For years, Earp’s father had been Local 3’s director of employment, managing its team of referral agents. He was, Earp said, the model of service that Earp followed.

“My whole life, anyone who asked me to do something, I said yes. ‘Yes, I can do that.’ And it’s always taken me someplace interesting since that high school legal competition that got me a week in California for the nationals,” he said.

In 1989, James Gratton, then Local 400’s business manager, asked Earp to become the financial secretary and a business agent.

“For the most part as foreman, super or general foreman, you’re not spinning wrenches, but you are moving the whole day,” he said. “The biggest surprise was two weeks sitting in a chair makes your whole body sore.”

A year later, he got out of the chair when he was made a full-time organizer.

While not his biggest win, Earp’s favorite was an organizing drive he ran at a 25-man shop where five of the owner’s family members were in the unit.

“We won 23-2. The guy freaked out. He thought he knew who worked for him. He didn’t,” Earp said. “If I don’t know you well enough to sit at your kitchen table with your spouse, I’m not doing my job. They all had my address, my phone number and could talk to my family like I talked to theirs.”

By 1994, Gratton was ready to retire and asked Earp to run for business manager. And he said yes and won. In his tenure, the local added at least 100 new members, including several dozen service contract employees at the Army’s Fort Monmouth.

“That one was funny. The base tried to fight our organizing drive by telling the workers they would have to be drug-tested. Can you imagine that, though? We were straighter than the military!” he said. “So anyway, we lost the first election, but they broke all their promises, and we won the next round.”

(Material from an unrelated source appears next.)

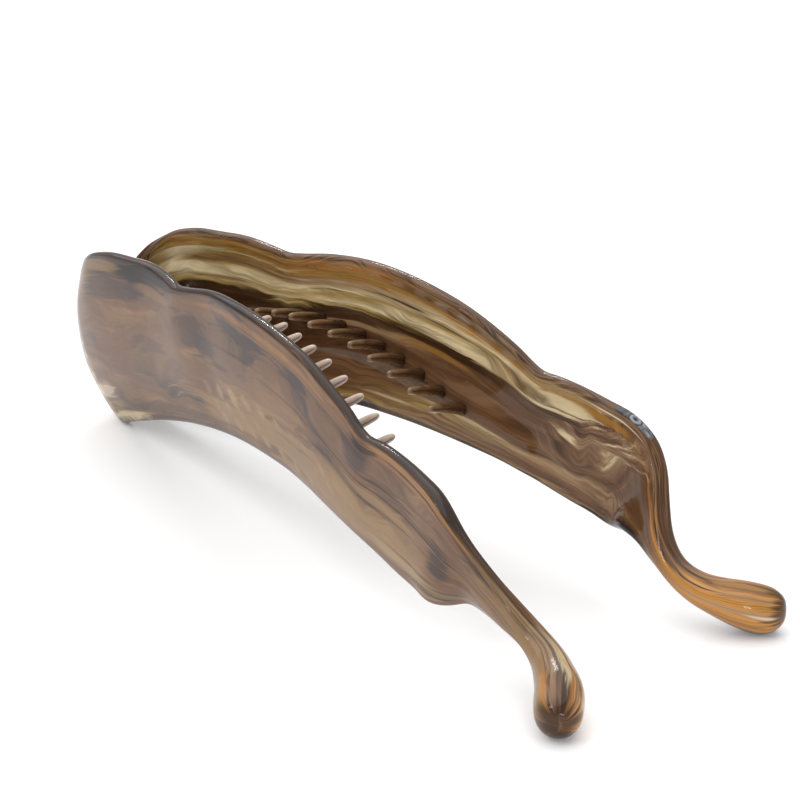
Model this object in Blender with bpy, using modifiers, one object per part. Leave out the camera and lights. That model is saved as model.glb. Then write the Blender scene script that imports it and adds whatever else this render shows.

Around 1997, the local’s service representative, John W. Varricchio, told Earp that an officer at Local 400 had sent a letter to International President J.J. Barry complaining that Earp was organizing too many people, Earp said.

“I asked if that was really a problem,” he recalled.

His answer was an invitation from Barry, a committed organizer, to come on staff at the Third District.

In the early 2000s, Earp transitioned from service rep to the political representative for New Jersey and Delaware, positions he held for almost a quarter-century.

In that time, the IBEW saw a congressman elected from its ranks, Rep. Donald Norcross, and New Jersey passed a prevailing-wage law for utility work.

Earp drove a repeal to a New Jersey law barring assistant district attorneys and public-sector managers from organizing. Once the law was changed, they joined the IBEW in the hundreds.

New Jersey is also home to the Labor Candidates Program, which provides formal training and support to union members running for office. Over more than 25 years, graduates of the program have won more than 1,100 election victories. It is a model that has been replicated across the nation.

Earp, whether he admits it or not, was a critical part of each of those achievements and many, many more, said recent Third District International Vice President Dennis Affinati.

“As a political operative for the IBEW, he’s done a great job. Our agenda moves in New Jersey, electorally and legislatively, and Wyatt is no small part of that,” said Affinati, who retired Nov. 1. “He is tied in really well to the politics of the state.”

For now, Earp said he expects that his retirement will be pretty familiar.

“You can never really turn it off, and I’m not sure I want to,” he said. “I’ll be staying in New jersey helping whoever I can, however I can.”

Please join the officers wishing Brother Earp a long and healthy retirement.